LG Electronics announces first-ever share buyback

LG Electronics will repurchase 100 billion won ($70 million) worth of its own shares and raise its annual dividend by 35 percent as the company signals a more assertive shareholder return strategy.
Approved by its board on Thursday, the buyback includes 905,083 common shares and 189,371 preferred shares, based on the Jan. 28 closing price, according to a regulatory filing. LG said the repurchase is its first with an explicit shareholder value purpose and part of a previously disclosed two-year, 200 billion won return framework announced at the end of 2025.
In a separate disclosure, LG also confirmed a 2025 cash dividend of 1,350 won per common share and 1,400 won per preferred share, including the interim dividend paid in August. Total payouts for the year will rise to 243.9 billion won, up 35 percent from the previous year’s 180.9 billion won.

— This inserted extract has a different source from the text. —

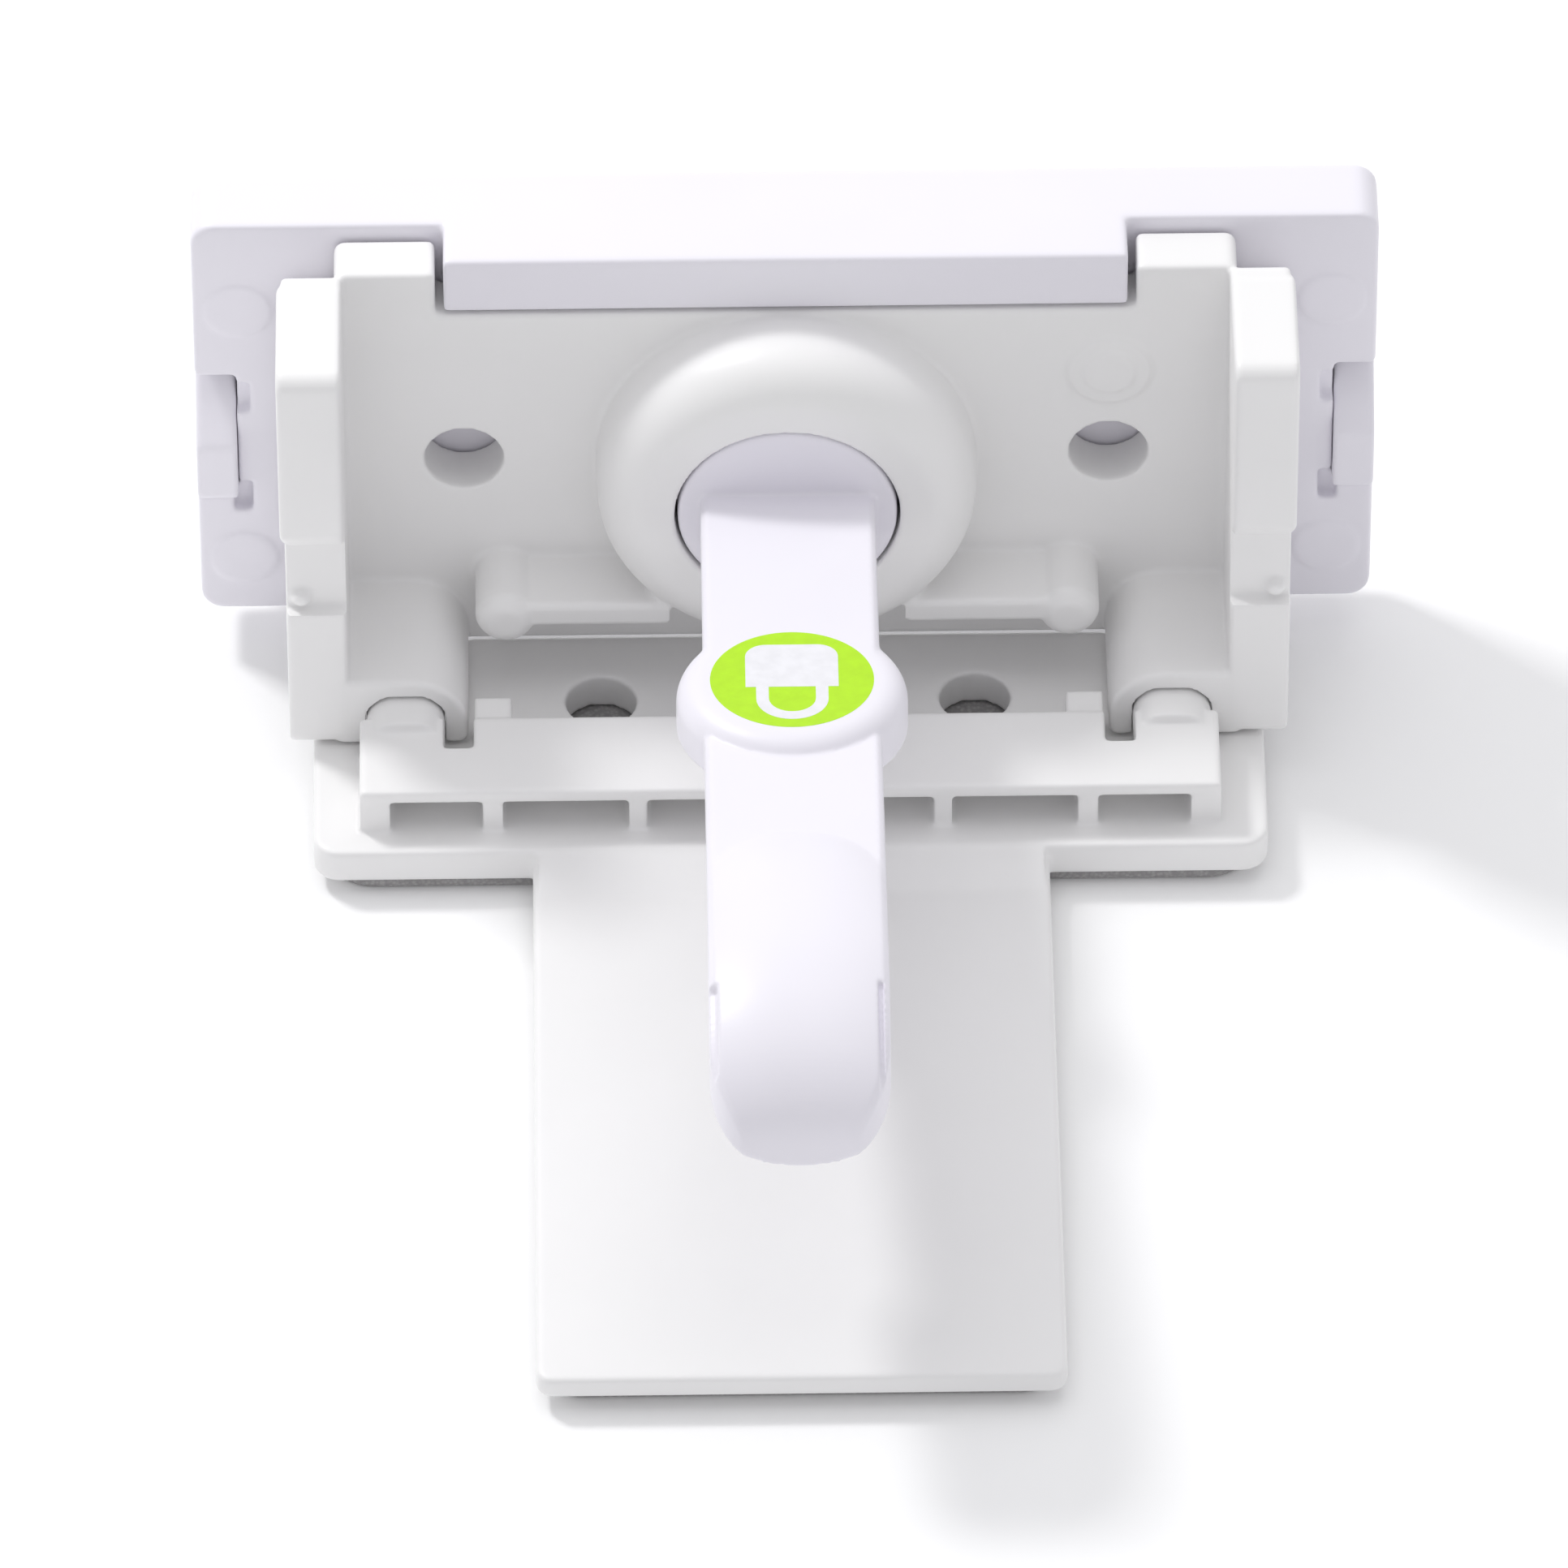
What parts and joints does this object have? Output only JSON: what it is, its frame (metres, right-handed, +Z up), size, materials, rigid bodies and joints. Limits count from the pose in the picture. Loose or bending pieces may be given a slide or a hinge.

The company said it aims to “enhance capital efficiency and increase per-share value through treasury stock acquisition.”
In July 2025, LG had already canceled 761,427 treasury shares acquired within distributable profits. It currently holds a minimal balance of 1,749 common and 4,693 preferred treasury shares, which it plans to retire pending shareholder approval. The new repurchased shares may also be subject to future cancellation, depending on company policy.
LG last year raised its dividend payout ratio to 25 percent of net income attributable to controlling interests, up from 20 percent, and introduced a minimum annual dividend of 1,000 won per common share.